On its own merits, “How It's Gotta Be" is a perfectly fine installment. Because the action takes place mostly at night, it's sometimes too dark to tell where everyone actually is and what they're doing; but director Michael E. Satrazemis' use of close-ups is visually striking, and shifts the emphasis to individual reactions to a crisis, which has always been the show's strong suit.
Yet unlike past midseason/season finales that have signaled a clear shift in the larger story and its meaning, this episode leaves more unresolved than it clarifies. Eugene helps Gabriel escape the Sanctuary, which is great. But it also indicates that the writers still aren't sure whether they want that character to be a hero or villain. And while Ezekiel rallies from his stupor to become a leader again (thank goodness), it still doesn't make sense that the Saviors are saving him, Rick and Maggie for some future public assassination, rather than slaying them all on sight.

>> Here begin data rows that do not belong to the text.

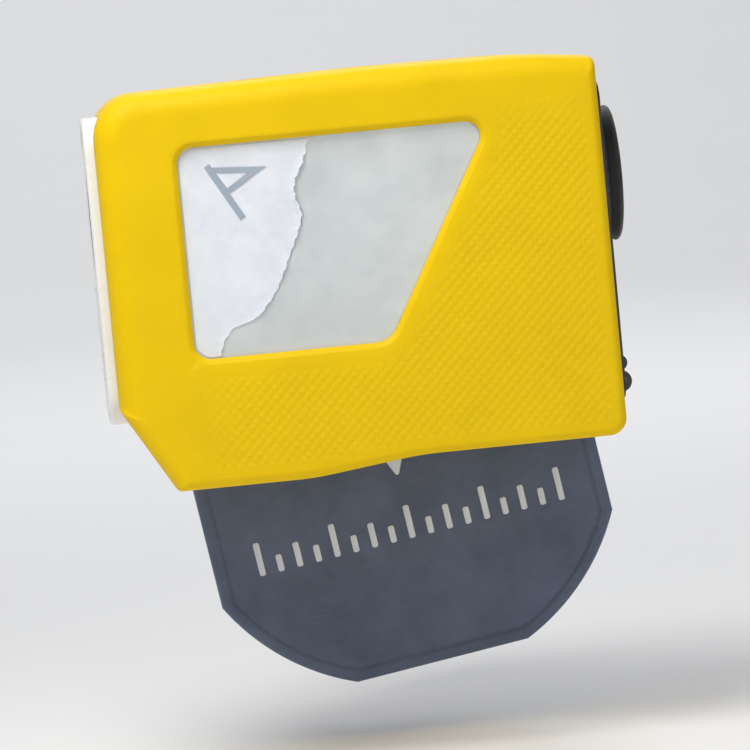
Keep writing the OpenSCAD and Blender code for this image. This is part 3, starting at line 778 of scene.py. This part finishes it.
def make_lens_panel():
    """Glossy panel with a hole for each of the two beams."""
    low, high = (float(v[0]) for v in in_unit("lens_panel"))
    mesh = slab(hole_outline(FRONT_HOLE, 2.7), low, high, "X", edge=0.12)
    mesh = cut_away(mesh, [
        cutter(circle(11.4, 0, SIGHT_Z), high + 3, low, "X", flare=0.3),
        cutter(circle(5.6, 0, LASER_Z), high + 3, low, "X", flare=0.3)])
    return piece("panel_glossy", mesh, UNIT, "hand_unit", "gloss_black", ["lens_panel"])


def threaded_tube(node, bore, ridge, axis_z):
    """A tube along X with fine ridges in its bore, to stop stray light."""
    low, high = in_unit(node)
    outer = (high[1] - low[1]) / 2
    x0, x1 = float(low[0]), float(high[0])
    shoulder = outer - 1.3
    profile = [(x0, bore + 0.2), (x0, shoulder - 0.15), (x0 + 0.15, shoulder)]
    profile += [(x1 - 0.2, shoulder), (x1, shoulder - 0.2), (x1, bore)]
    for x in np.arange(x1 - 1, x0 + 0.6, -0.7):
        profile += [(x, bore), (x - 0.35, bore - ridge)]
    return turned(profile, "X", (0, 0, axis_z))


def lens_profile(low, high, rim, edge):
    """A lens with two curved faces, from its lowest to its highest point along the axis."""
    bulge = (high - low - edge) / 2
    steps = np.linspace(0, 1, 14)
    front = [(low + bulge * s * s, rim * s) for s in steps]
    back = [(high - bulge * s * s, rim * s) for s in steps[::-1]]
    return front + back


def make_optics():
    """The two ribbed tubes, their lenses and the pair of eyepiece lenses."""
    piece("objective_ribbed", threaded_tube("objective_barrel", 11.5, 0.25, SIGHT_Z), UNIT, "hand_unit",
          "barrel_black", ["objective_barrel"])
    piece("emitter_ribbed", threaded_tube("emitter_tube", 5.5, 0.2, LASER_Z), UNIT, "hand_unit",
          "barrel_black", ["emitter_tube"])
    for name, node, z, edge in (("objective_glass", "objective_lens", SIGHT_Z, 2.0),
                                ("emitter_glass", "emitter_lens", LASER_Z, 1.4)):
        low, high = in_unit(node)
        rim = (high[1] - low[1]) / 2
        piece(name, turned(lens_profile(low[0], high[0], rim, edge), "X", (0, 0, z), n=80), UNIT, "hand_unit",
              "coated_glass", [node])
    low, high = in_unit("eyepiece_lenses")
    rim = (high[1] - low[1]) / 2
    thick = 4.9
    mesh = turned(lens_profile(low[0], low[0] + thick, rim, 2.0), "X", (0, 0, SIGHT_Z), n=80)
    turned(lens_profile(high[0] - thick, high[0], rim, 2.0), "X", (0, 0, SIGHT_Z), n=80, mesh=mesh)
    piece("eyepiece_glasses", mesh, UNIT, "hand_unit", "coated_glass", ["eyepiece_lenses"])


def make_rear_end():
    """The ribbed dioptre ring and the soft eyecup on it."""
    low, high = (float(v[0]) for v in in_unit("dioptre_ring"))
    ring_r, bore, rib_height = 14.3, 11.05, 0.19
    grooves, n = 36, 432
    turn = np.linspace(0, 2 * math.pi, n, endpoint=False)
    grip = 0.32 * np.clip(np.cos(turn * grooves), -0.2, 0.6)

    def ribbed(shrink, share):
        r = ring_r - shrink + share * (grip - rib_height)
        return np.stack([r * np.cos(turn), SIGHT_Z + r * np.sin(turn)], axis=1)

    bore_ring = circle(bore, 0, SIGHT_Z, n)
    rings = [ring_x(bore_ring, low)]
    for shrink, share, x in ((0.3, 0, low), (0, 0, low + 0.3), (0, 0, low + 1.2), (0, 1, low + 1.6),
                             (0, 1, high - 0.5), (0.15, 1, high - 0.2), (0.5, 0.5, high)):
        rings.append(ring_x(ribbed(shrink, share), x))
    rings += [ring_x(circle(bore + 0.3, 0, SIGHT_Z, n), high), ring_x(bore_ring, high - 0.3)]
    piece("dioptre_ribbed", skin(rings, closed=True), UNIT, "dioptre", "plastic_black",
          ["dioptre_ring"])

    low, high = (float(v[0]) for v in in_unit("eyecup"))
    lip = [(high - 1.1 + 1.1 * math.sin(a), 12.2 + 1.5 * math.cos(a)) for a in np.linspace(0, math.pi, 17)]
    profile = [(low, 10.4), (low, 13.2), (low + 0.5, 13.45), (low + 0.9, 13.4), *lip, (low + 0.8, 10.0)]
    piece("eyecup_soft", turned(profile, "X", (0, 0, SIGHT_Z), n=128), UNIT, "dioptre", "rubber_black",
          ["eyecup"])


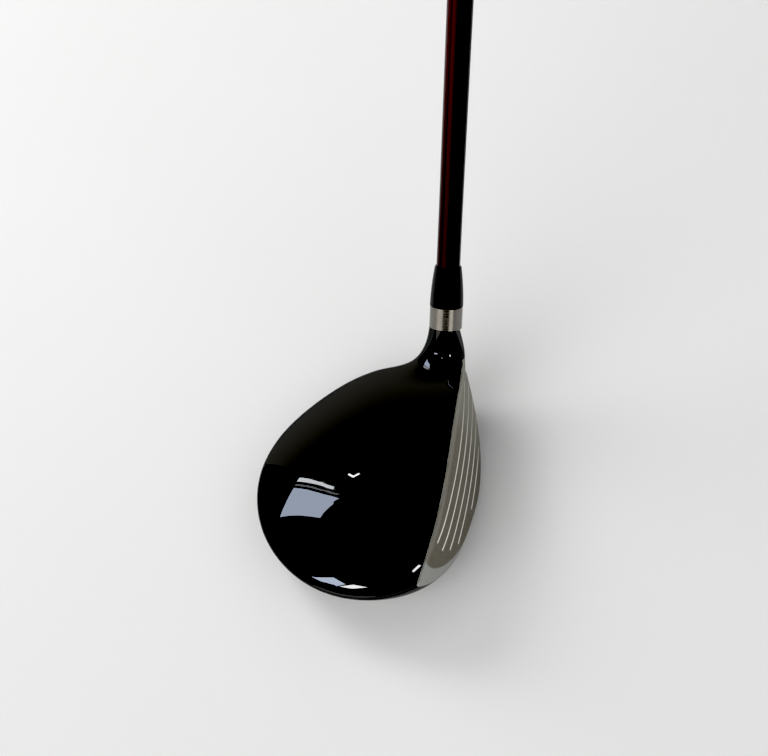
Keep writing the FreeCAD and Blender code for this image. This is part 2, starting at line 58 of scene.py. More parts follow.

The most positive sign of possible change comes via flashback, where we see Carl chastising his father for his callousness toward the stranger who'd turn out to be Siddiq. The wise-beyond-his-years teen suggests that the only way forward in this new world is through helping people, instead of abandoning them … or killing them.
That's a good, constructive message, which perhaps Rick and The Walking Dead will heed next year. But it'd be a lot more meaningful if the kid who said it weren't currently dying of zombie-ism.